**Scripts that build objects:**
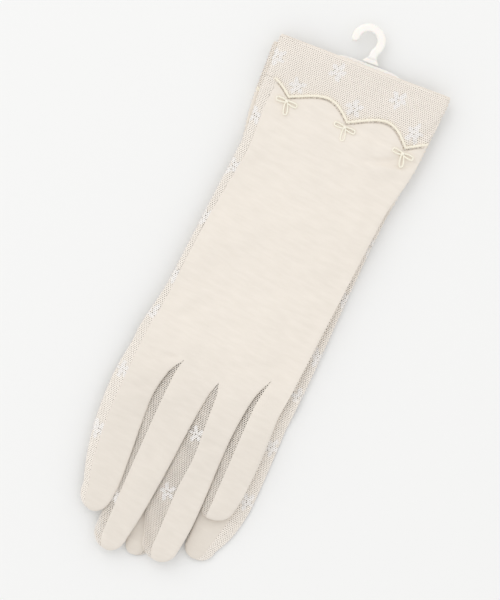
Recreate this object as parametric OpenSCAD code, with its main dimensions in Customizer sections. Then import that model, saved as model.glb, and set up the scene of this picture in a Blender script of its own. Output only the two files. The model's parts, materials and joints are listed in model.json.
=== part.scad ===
// A pair of bridal gloves laid flat for display, with jersey backs and net-lace palms,
// fourchettes and cuffs.  The left-hand glove lies on the right-hand one, backs up, thumbs
// tucked under the palms, and a tag pin joins both cuffs to a plastic display hook.
// +Y runs from the fingertips to the cuffs, +X to the right, +Z up from the table, and the
// origin is under the middle of the whole pair.
// Each glove is drawn in a frame of its own: y = 0 on the fold across the knuckles, x = 0 on
// the axis of the hand, index side towards -X and z = 0 on its lowest face.  The right-hand
// glove is the mirror image.  v is a length along the hand, u runs across it from -1 on the
// index side to 1 on the little-finger side.  Finger values run from index to little finger.

/* [Hand] */
// Width across the wrist, laid flat
wrist_w = 80.6; // [72:0.2:92]
// How far the index side stands out at the knuckles
index_flare = 3.2; // [0:0.1:5]
// Length of the hand over which the index side stands out
flare_l = 38; // [20:1:60]
// From the knuckle fold to the valleys of the scalloped seam
hand_l = 148; // [125:1:170]
// Width of the lace that wraps round the index side onto the back
wrap_w = 4.5; // [2:0.1:8]
// Depth of each slit above the knuckle fold
slit_depth = [4, 2, 15]; // [0.5:0.5:20]

/* [Cuff] */
// Width of the cuff, laid flat
cuff_w = 88; // [76:0.5:100]
// From the valleys of the scalloped seam to the top of the cuff
cuff_l = 28.6; // [22:0.1:40]
// Width of the turned hem at the top
hem_w = 3; // [2:0.1:5]
// Length of sleeve, below the scallops, over which it widens to the cuff
widen_l = 38; // [25:1:50]
// Angle between the top of the cuff and a line square to the hand
cuff_lean = 6.8; // [0:0.1:8]
// Where the arm starts to lean, for the left and the right glove
lean_start = [130, 105]; // [90:1:135]
// Length over which the lean grows
lean_l = 30; // [20:1:35]

/* [Trim] */
// Distance between two valleys of the scalloped seam
scallop_pitch = 31; // [24:0.5:36]
// Rise of each scallop above the valleys
scallop_h = 6.6; // [2:0.1:8]
// Diameter of the cord sewn over the scalloped seam
cord_d = 1.4; // [1:0.1:2]
// How far the cord and the loop flowers stand proud of the back
trim_proud = 0.5; // [0.3:0.1:0.8]
// Length of each of a flower's three thread loops, and their width
loop_l = [5.2, 7, 5.6]; // [4:0.1:8]
loop_w = 3; // [2:0.1:3.4]
// Thickness of the thread in a loop
thread_d = 0.6; // [0.3:0.1:0.7]
// Distance of a flower's knot below its valley
flower_drop = 3.3; // [2.5:0.1:5]

/* [Fingers] */
// Share of the knuckle width that each finger takes
finger_share = [0.33, 0.24, 0.235, 0.195]; // [0.1:0.005:0.4]
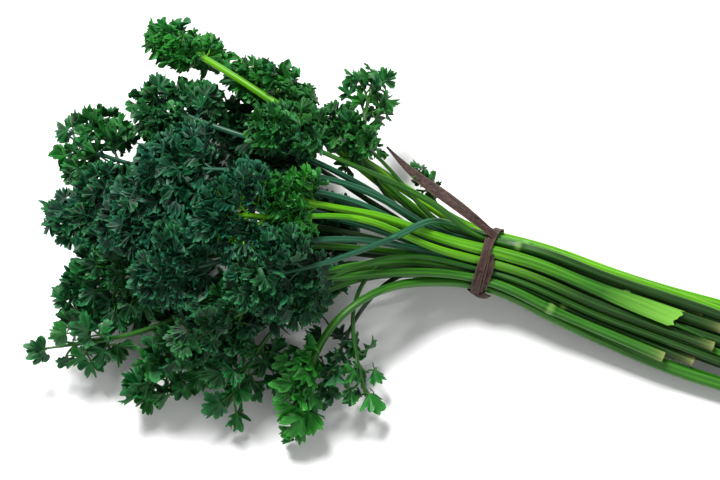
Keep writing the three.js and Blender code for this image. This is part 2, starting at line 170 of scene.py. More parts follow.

**Problem requirements:**
Return the lines above exactly, keeping every word.

**Written reply:**
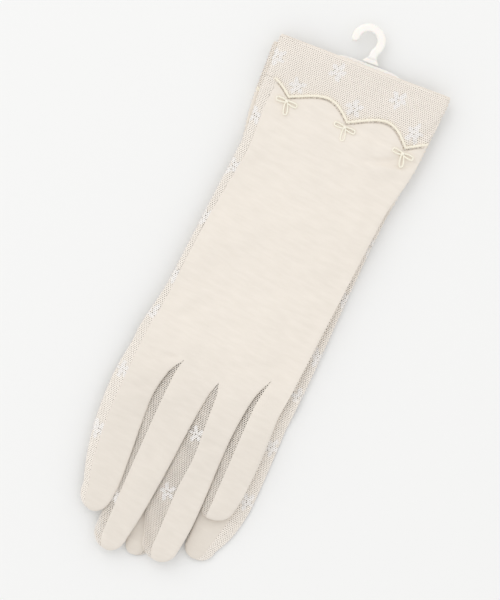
Recreate this object as parametric OpenSCAD code, with its main dimensions in Customizer sections. Then import that model, saved as model.glb, and set up the scene of this picture in a Blender script of its own. Output only the two files. The model's parts, materials and joints are listed in model.json.
=== part.scad ===
// A pair of bridal gloves laid flat for display, with jersey backs and net-lace palms,
// fourchettes and cuffs.  The left-hand glove lies on the right-hand one, backs up, thumbs
// tucked under the palms, and a tag pin joins both cuffs to a plastic display hook.
// +Y runs from the fingertips to the cuffs, +X to the right, +Z up from the table, and the
// origin is under the middle of the whole pair.
// Each glove is drawn in a frame of its own: y = 0 on the fold across the knuckles, x = 0 on
// the axis of the hand, index side towards -X and z = 0 on its lowest face.  The right-hand
// glove is the mirror image.  v is a length along the hand, u runs across it from -1 on the
// index side to 1 on the little-finger side.  Finger values run from index to little finger.

/* [Hand] */
// Width across the wrist, laid flat
wrist_w = 80.6; // [72:0.2:92]
// How far the index side stands out at the knuckles
index_flare = 3.2; // [0:0.1:5]
// Length of the hand over which the index side stands out
flare_l = 38; // [20:1:60]
// From the knuckle fold to the valleys of the scalloped seam
hand_l = 148; // [125:1:170]
// Width of the lace that wraps round the index side onto the back
wrap_w = 4.5; // [2:0.1:8]
// Depth of each slit above the knuckle fold
slit_depth = [4, 2, 15]; // [0.5:0.5:20]

/* [Cuff] */
// Width of the cuff, laid flat
cuff_w = 88; // [76:0.5:100]
// From the valleys of the scalloped seam to the top of the cuff
cuff_l = 28.6; // [22:0.1:40]
// Width of the turned hem at the top
hem_w = 3; // [2:0.1:5]
// Length of sleeve, below the scallops, over which it widens to the cuff
widen_l = 38; // [25:1:50]
// Angle between the top of the cuff and a line square to the hand
cuff_lean = 6.8; // [0:0.1:8]
// Where the arm starts to lean, for the left and the right glove
lean_start = [130, 105]; // [90:1:135]
// Length over which the lean grows
lean_l = 30; // [20:1:35]

/* [Trim] */
// Distance between two valleys of the scalloped seam
scallop_pitch = 31; // [24:0.5:36]
// Rise of each scallop above the valleys
scallop_h = 6.6; // [2:0.1:8]
// Diameter of the cord sewn over the scalloped seam
cord_d = 1.4; // [1:0.1:2]
// How far the cord and the loop flowers stand proud of the back
trim_proud = 0.5; // [0.3:0.1:0.8]
// Length of each of a flower's three thread loops, and their width
loop_l = [5.2, 7, 5.6]; // [4:0.1:8]
loop_w = 3; // [2:0.1:3.4]
// Thickness of the thread in a loop
thread_d = 0.6; // [0.3:0.1:0.7]
// Distance of a flower's knot below its valley
flower_drop = 3.3; // [2.5:0.1:5]

/* [Fingers] */
// Share of the knuckle width that each finger takes
finger_share = [0.33, 0.24, 0.235, 0.195]; // [0.1:0.005:0.4]
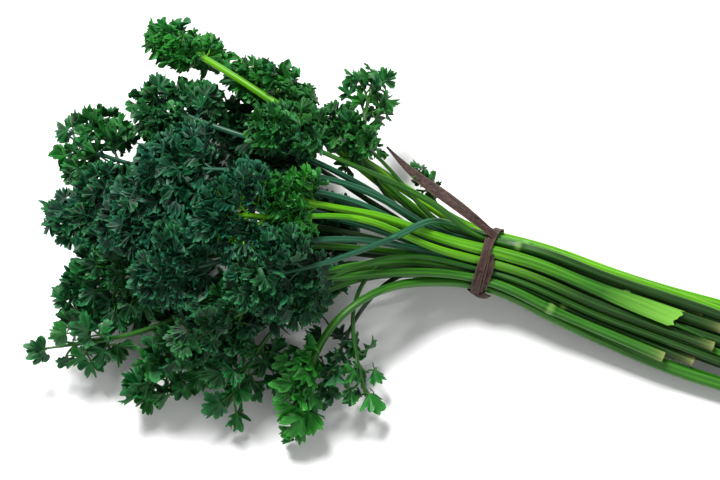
Keep writing the three.js and Blender code for this image. This is part 2, starting at line 170 of scene.py. More parts follow.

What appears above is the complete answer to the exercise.